■ Task objective ■
Print the first line of the material below and each line after it, exactly as written, ending with the line that contains "neck below it.".

■ Data ■
○ ○ ○ ○
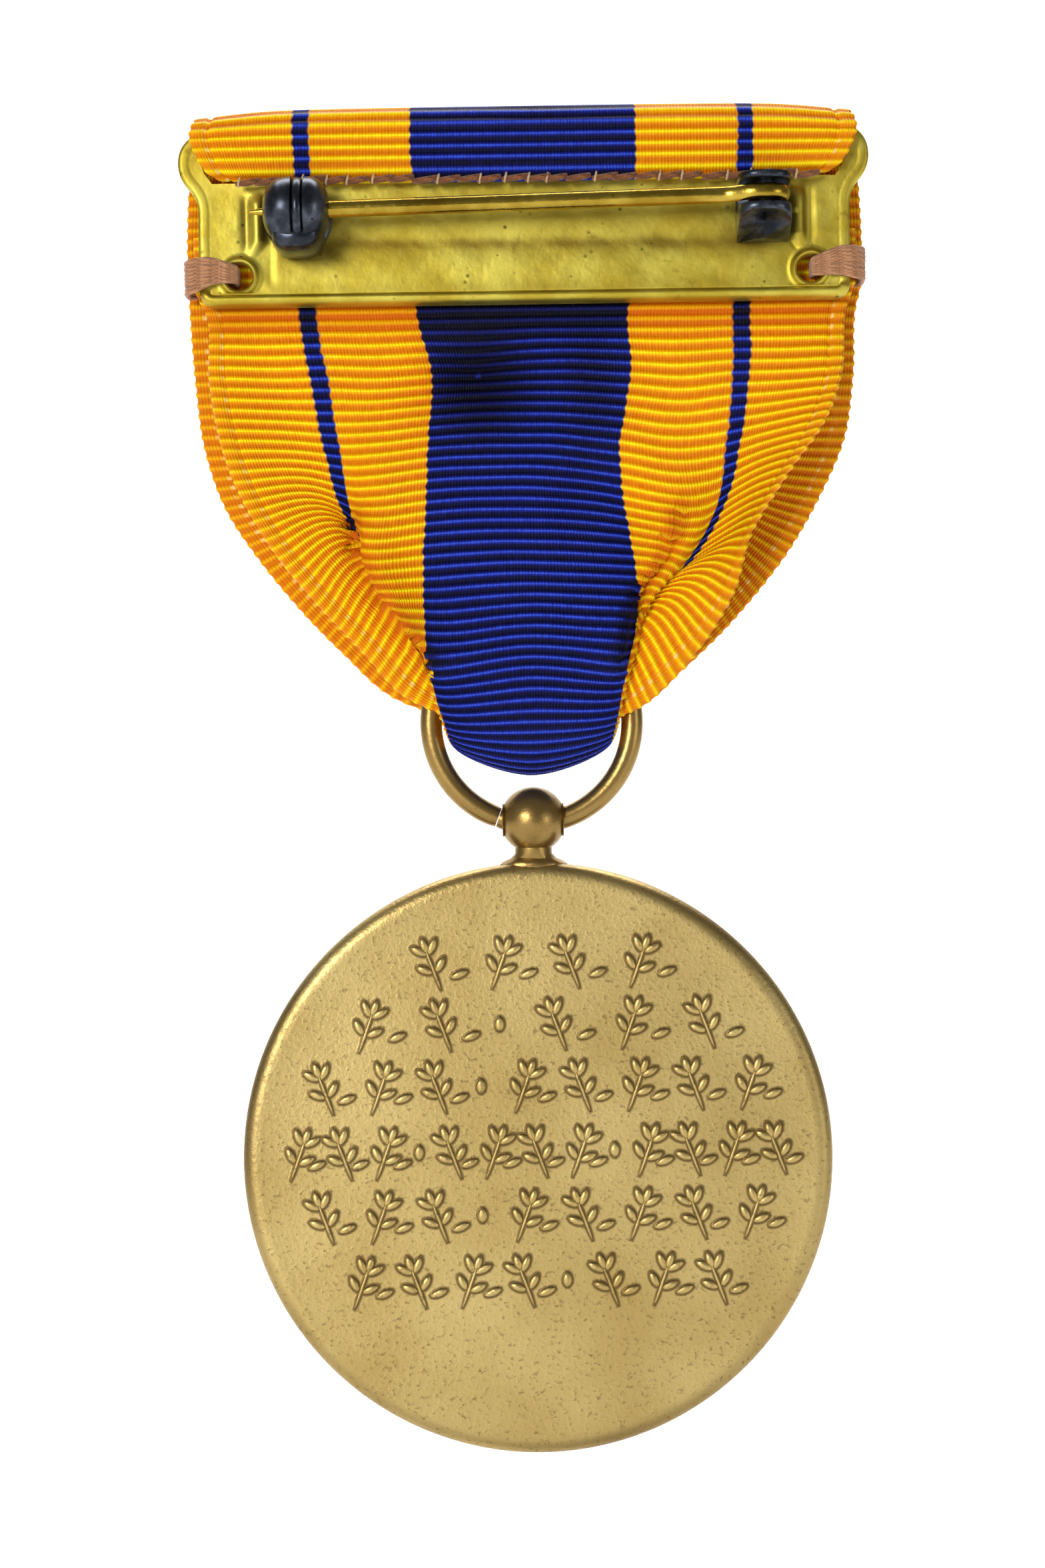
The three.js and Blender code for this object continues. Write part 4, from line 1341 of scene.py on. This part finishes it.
@dataclass
class Suspension:
    """The wire ring through the ribbon and the pierced ball with its neck."""

    ring_z: float = -27.4
    ring_radius: float = 5.41
    wire: float = 0.585
    y: float = 1.9
    butt: float = -1.92
    ball_z: float = -32.6
    ball: float = 1.78
    bore: float = 0.79
    neck: float = 1.2
    disc_top: float = -34.95

    def ring(self) -> bpy.types.Object:
        """Builds the ring: a round wire bent to a circle, its two sawn ends meeting at the butt."""
        a = self.butt + 0.004 + np.linspace(0, TAU - 0.008, 181)
        path = np.stack([self.ring_radius * np.cos(a), np.full(len(a), self.y),
                         self.ring_z + self.ring_radius * np.sin(a)], -1)
        path[:, 1] += 0.05 * np.sin(2 * a + 0.4)
        end = np.minimum(np.arange(181), np.arange(181)[::-1])
        radius = self.wire * (1 - 0.1 * np.exp(-end / 1.2))
        return Patchwork("ring_wire").shell(tube(path, radius, 24, (0, 1, 0))).build(sharp=50)

    def pierced(self) -> bpy.types.Object:
        """Builds the ball round its bore and the flared neck below it.

        The ball is a circle turned round the bore's axis, with a low lip where the bore comes out.
        """
        edge = math.asin((self.bore + 0.06) / self.ball)
        t = np.linspace(edge, math.pi - edge, 44)
        circle = np.stack([self.ball * np.sin(t), -self.ball * np.cos(t)], -1)
        end = math.sqrt(self.ball**2 - self.bore**2)
        lip = [(self.bore + 0.16, end + 0.03), (self.bore + 0.05, end + 0.06), (self.bore, end - 0.04)]
        profile = np.concatenate([[(r, -h) for r, h in lip[::-1]], circle, lip, [(self.bore, -end + 0.04)]])
        piece = Patchwork("pierced_ball").shell(turned(profile, (0, self.y, self.ball_z - 0.04), "x", 72))
        z = self.disc_top
        neck = np.array([(0.0, -34.0), (0.98, -34.0), (1.0, z + 0.5), (1.12, z + 0.26), (1.3, z + 0.1),
                         (1.36, z - 0.05), (1.3, z - 0.3), (0.0, z - 0.3)])
        grid = turned(neck, (0, self.y, 0), "z", 64)
        wide = 1 + 0.38 * step(z + 0.5, z - 0.2, grid[..., 2])
        grid[..., 0] *= wide
        grid[..., 1] = self.y + (grid[..., 1] - self.y) * np.where(grid[..., 2] < z + 0.3, 0.8, 1.0)
        turn = np.linspace(0, TAU, 65)
        grid[..., 2] += 0.05 * ripple(turn * 5, 31)[None] * step(z + 0.6, z + 0.1, grid[..., 2])
        piece.shell(grid)
        return piece.build(sharp=50)

    def dress(self, ring: bpy.types.Material, ball: bpy.types.Material) -> None:
        """Adds the ring and the ball to the scene."""
        settle(self.ring(), "ring", ring, ("suspension_ring",))
        settle(self.pierced(), "medal", ball, ("suspension_ball",))


@dataclass
class Disc:
    """The struck disc: a soft bevel, sprigs in rows on the back, and a wreath and star on the front."""

    z: float = -50.75
    y: float = 1.9
    radius: float = 15.8
    thick: float = 2.6
    field_depth: float = 0.05
    leaves: list[Array] = field(default_factory=list)

    def blank(self) -> bpy.types.Object:
        """Builds the disc itself by turning half its section round the Y axis."""
        h, r, d = self.thick / 2, self.radius, self.field_depth
        back = [(0.0, -h + d), (6.0, -h + d), (12.0, -h + d), (14.5, -h + d), (14.8, -h + d * 0.6),
                (15.05, -h + 0.02), (15.25, -h + 0.05), (15.45, -h + 0.13), (15.62, -h + 0.26),
                (15.75, -h + 0.46), (r, -h + 0.72)]
        profile = np.array(back + [(r, 0.0)] + [(a, -b) for a, b in back[::-1]])
        grid = turned(profile, (0, self.y, self.z), "y", 256)
        turn = np.linspace(0, TAU, 257)
        # Painted shade: the bevel round the edge is darkened through the shade attribute, varied a little
        # round the turn.
        rim = step(14.8, 15.6, np.abs(profile[:, 0]))[:, None] * (0.5 + 0.3 * ripple(turn * 3, 41))[None]
        return Patchwork("disc_blank").grid(grid, shade=np.clip(rim, 0, 1)).build(sharp=60)

    def leaf(
        self, x: float, z: float, length: float, width: float, angle: float, height: float, face: int = -1,
        belly: float = 0.5,
    ) -> None:
        """Adds a raised leaf to the ornament.

        The outline's half-width is W (1 - d^2)^0.75, where d is the distance from its widest place. Rings of
        that outline shrink from a thin skirt on the field up to the midrib, which the last ring folds shut.

        Args:
            x: the leaf's middle, across.
            z: the leaf's middle, up from the disc's.
            length: from stalk to tip.
            width: the widest part.
            angle: the turn from straight up, in radians.
            height: the midrib's height.
            face: -1 for the back, 1 for the front.
            belly: where along its length it is widest.
        """
        t = np.linspace(0, 1, 9)
        shape = np.clip(1 - ((t - belly) / np.where(t < belly, belly, 1 - belly)) ** 2, 0, 1) ** 0.75
        rings = np.array([[0.0, 0.0, -0.04, 0.0], [1.0, 0.15, -0.02, 0.0], [1.0, 0.15, 0.004, 0.0],
                          [1.0, 0.06, 0.012, 1.0], [1.0, 0.0, 0.02, 1.0], [0.88, 0.0, 0.6, 0.25],
                          [0.45, 0.0, 0.92, 0.0], [0.0, 0.0, 1.0, 0.0]])
        share, skirt, rise, dark = rings.T[:, :, None]
        half = shape * width / 2 * share + skirt
        half[0] = 0
        along = (t - 0.5) * (length * (1 - 0.12 * (1 - share)) + 2 * skirt)
        along[0] = 0
        top = np.where(rise > 0.1, height * rise * (0.15 + 0.85 * np.sqrt(shape)), rise)
        left, right = (np.stack([way * half, along, top], -1) for way in (-1, 1))
        ring = np.concatenate([left, right[:, ::-1], left[:, :1]], axis=1)
        s, c = math.sin(angle), math.cos(angle)
        shade = np.broadcast_to(dark, ring.shape[:2])
        self.leaves.append((self.lay(ring, x, z, s, c, face), shade))

    def lay(self, flat: Array, x: float, z: float, s: float, c: float, face: int) -> Array:
        """Turns a shape drawn flat (across, along, height) and sets it on a face of the disc."""
        across, along, height = np.moveaxis(flat, -1, 0)
        level = self.y + face * (self.thick / 2 - self.field_depth)
        up = self.z + z - across * s + along * c
        return np.stack([x + across * c + along * s, level + face * height, up], -1)

    def sprig(self, x: float, z: float, size: float, lean: float) -> None:
        """Adds a sprig to the back: a stalk, a leaf at its end and two pairs of leaves at its sides."""
        s, c = math.sin(lean), math.cos(lean)
        end, upper, lower = (0.52, 0.0, 0.42), (0.24, 0.75, 0.46), (-0.24, 0.85, 0.44)
        for along, turn, long in (end, upper, (0.24, -0.75, 0.46), lower, (-0.24, -0.85, 0.44)):
            a, out = lean + turn, 0.3 * abs(turn) ** 0.5
            px, pz = x + size * (along * s + out * math.sin(a)), z + size * (along * c + out * math.cos(a))
            self.leaf(px, pz, size * long, size * 0.2, a, 0.16)
        self.leaf(x - size * 0.1 * s, z - size * 0.1 * c, size * 1.1, size * 0.08, lean, 0.1)

    def reverse(self) -> None:
        """Adds the back's six centred rows of sprigs, parted by buds, in groups of two to five."""
        rows = ((10.55, 7.4, (4,)), (7.25, 11.0, (2, 3)), (3.95, 12.9, (3, 5)), (0.45, 13.9, (3, 4, 4)),
                (-2.95, 13.0, (3, 5)), (-6.45, 10.9, (4, 3)))
        for k, (z, half, groups) in enumerate(rows):
            count = sum(groups) + 0.55 * (len(groups) - 1)
            pitch = 2 * half / count
            x = -half + pitch / 2
            for n, group in enumerate(groups):
                for m in range(group):
                    lean = 0.35 if (m + n + k) % 2 else -0.35
                    self.sprig(x, z - 0.1, 2.15, lean)
                    self.leaf(x + pitch * 0.4, z - 0.62, 0.95, 0.4, 1.2, 0.12)
                    x += pitch
                if n < len(groups) - 1:
                    self.leaf(x - pitch * 0.22, z, 0.8, 0.5, 0.0, 0.12)
                x += 0.55 * pitch

    def obverse(self) -> None:
        """Adds the front's wreath, two rows of leaves up each side, and a star of five ridged points."""
        for side in Side:
            for k in range(17):
                a = math.radians(170 - 9.4 * k)
                for out, turn in ((0.6, 2.6), (-0.6, -2.6 + TAU)):
                    r, lean = 11.4 + out, side.value * (a + math.pi / 2 + turn)
                    self.leaf(side.value * r * math.sin(a), r * math.cos(a), 2.5, 1.0, lean, 0.3, 1)
        for k in range(5):
            a = TAU * k / 5
            self.leaf(3.3 * math.sin(a), 3.3 * math.cos(a), 6.6, 2.9, a, 0.5, 1, 0.34)

    def ornament(self, name: str) -> bpy.types.Object:
        """Builds the leaves gathered so far as a single mesh."""
        piece = Patchwork(name)
        for ring, shade in self.leaves:
            piece.shell(ring, shade=shade)
        self.leaves.clear()
        return piece.build(sharp=60)

    def dress(self, bronze: bpy.types.Material) -> None:
        """Adds the disc and its ornament to the scene."""
        settle(self.blank(), "medal", bronze, ("medal_disc",))
        self.reverse()
        settle(self.ornament("reverse_sprigs"), "medal", bronze)
        self.obverse()
        settle(self.ornament("obverse_wreath"), "medal", bronze)


# ---------------------------------------------------------------------------- stage


@dataclass
class Studio:
    """A pale sweep, soft lamps and the camera."""

    sky: float = 0.16
    target: Point = (0.0, 0.0, -0.03)
    distance: float = 158.0
    aim: tuple[float, float] = (-0.54, -30.7)
    view_height: float = 83.4
    roll: float = 0.0152

    def camera(self) -> None:
        """Sets the camera level in front of the brooch's back, turned a little round its line of sight."""
        data = bpy.data.cameras.new("camera")
        data.sensor_width = 36.0
        data.lens = 36.0 * self.distance / self.view_height
        data.clip_start, data.clip_end = 0.001, 10.0
        camera = bpy.data.objects.new("camera", data)
        right = np.array([1.0, 0.0, -self.roll])
        right /= np.linalg.norm(right)
        back = np.array([0.0, -1.0, 0.0])
        up = np.cross(back, right)
        pose = np.eye(4)
        pose[:3, :3] = np.stack([right, up, back], 1)
        pose[:3, 3] = np.array([self.aim[0], -self.distance, self.aim[1]]) * MM
        camera.matrix_world = Matrix(pose.tolist())
        bpy.context.scene.collection.objects.link(camera)
        bpy.context.scene.camera = camera

    def lamp(self, name: str, place: Point, target: Point, size: float, power: float) -> None:
        """Adds a square white lamp, its place and size in metres, turned towards a point."""
        data = bpy.data.lights.new(name, "AREA")
        data.energy, data.size = power, size
        lamp = bpy.data.objects.new(name, data)
        back = unit(np.array(place, float) - np.array(target, float))
        right = unit(np.cross(np.array([0.0, 0.02, 1.0]), back))
        pose = np.eye(4)
        pose[:3, :3] = np.stack([right, np.cross(back, right), back], 1)
        pose[:3, 3] = place
        lamp.matrix_world = Matrix(pose.tolist())
        bpy.context.scene.collection.objects.link(lamp)

    def sweep(self) -> None:
        """Adds the floor, which curves up into the backdrop: a line, a quarter circle and a line along X."""
        floor_z, wall_y, far, bend = -82.0, 420.0, 900.0, 160.0
        turn = np.linspace(0, math.pi / 2, 24)
        y = np.concatenate([[-far], wall_y - bend * (1 - np.sin(turn)), [wall_y]])
        z = np.concatenate([[floor_z], floor_z + bend * (1 - np.cos(turn)), [far]])
        x = np.array([-1100.0, 1100.0])
        grid = np.stack(np.broadcast_arrays(x[None], y[:, None], z[:, None]), -1)
        floor = Patchwork("floor").grid(grid).build(outward=False)
        paper = Recipe("pale_paper")
        cloud = paper.noise(3.0)
        tone = paper.mix(cloud, (246, 246, 246), (252, 252, 252))
        floor.data.materials.append(paper.finish(tone, 0.9))

    def build(self) -> None:
        """Adds everything that isn't the medal."""
        scene = bpy.context.scene
        scene.view_settings.view_transform = "Standard"
        world = bpy.data.worlds.new("studio")
        world.use_nodes = True
        sky = world.node_tree.nodes["Background"]
        sky.inputs["Color"].default_value = (1, 1, 1, 1)
        sky.inputs["Strength"].default_value = self.sky
        scene.world = world
        self.sweep()
        self.lamp("key", (-0.14, -0.46, -0.26), self.target, 0.22, 3.1)
        self.lamp("face", (-0.24, -0.44, 0.07), self.target, 0.16, 1.5)
        self.lamp("fill", (0.45, -0.4, 0.0), self.target, 0.2, 0.4)
        self.lamp("backdrop", (0.0, 0.32, 0.5), (0.0, 0.5, 0.0), 0.5, 6.0)
        self.camera()


def main() -> None:
    """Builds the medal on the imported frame, sub-assembly by sub-assembly."""
    logging.basicConfig(level=logging.INFO, format="%(name)s: %(message)s")
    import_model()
    brass = Brass("lacquered_brass").material()
    wire = Brass("brass_wire", (158, 128, 38), (200, 172, 70), (84, 56, 20), 0.14, 0.4, 0.3).material()
    steel = Blackened().material()
    bronze = Bronze("struck_bronze").material()
    aged = Bronze("aged_bronze", (138, 110, 58), (176, 146, 86), (70, 48, 24), 0.32, 0.5).material()
    Ribbon().dress()
    Plate().dress(brass)
    Catch().dress(steel)
    Hinge().dress(steel)
    Pin().dress(wire)
    buff = Thread("buff_thread", (212, 156, 112), (120, 72, 42)).material()
    brown = Thread("brown_thread", (158, 98, 56), (80, 42, 22)).material()
    Sewing().dress(buff, brown, Thread("cream_thread", (236, 214, 170), (190, 150, 100)).material())
    Suspension().dress(aged, aged)
    Disc().dress(bronze)
    Studio().build()


if __name__ == "__main__":
    main()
○ ○ ○ ○
■ Written answer ■
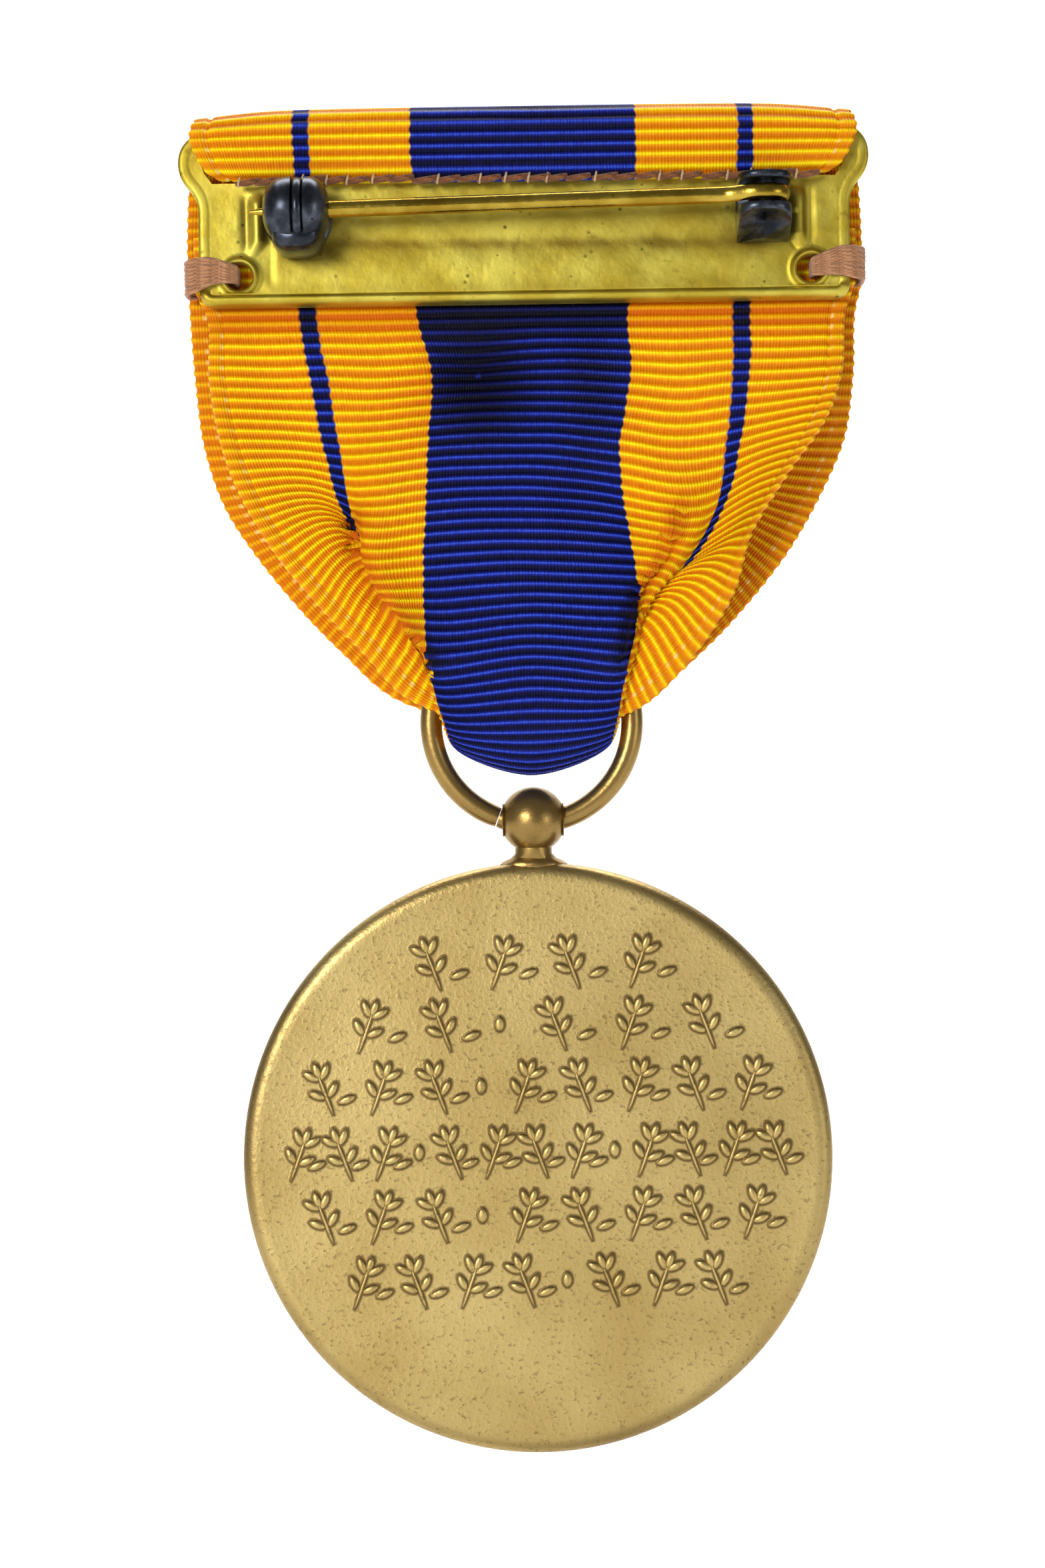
The three.js and Blender code for this object continues. Write part 4, from line 1341 of scene.py on. This part finishes it.
@dataclass
class Suspension:
    """The wire ring through the ribbon and the pierced ball with its neck."""

    ring_z: float = -27.4
    ring_radius: float = 5.41
    wire: float = 0.585
    y: float = 1.9
    butt: float = -1.92
    ball_z: float = -32.6
    ball: float = 1.78
    bore: float = 0.79
    neck: float = 1.2
    disc_top: float = -34.95

    def ring(self) -> bpy.types.Object:
        """Builds the ring: a round wire bent to a circle, its two sawn ends meeting at the butt."""
        a = self.butt + 0.004 + np.linspace(0, TAU - 0.008, 181)
        path = np.stack([self.ring_radius * np.cos(a), np.full(len(a), self.y),
                         self.ring_z + self.ring_radius * np.sin(a)], -1)
        path[:, 1] += 0.05 * np.sin(2 * a + 0.4)
        end = np.minimum(np.arange(181), np.arange(181)[::-1])
        radius = self.wire * (1 - 0.1 * np.exp(-end / 1.2))
        return Patchwork("ring_wire").shell(tube(path, radius, 24, (0, 1, 0))).build(sharp=50)

    def pierced(self) -> bpy.types.Object:
        """Builds the ball round its bore and the flared neck below it.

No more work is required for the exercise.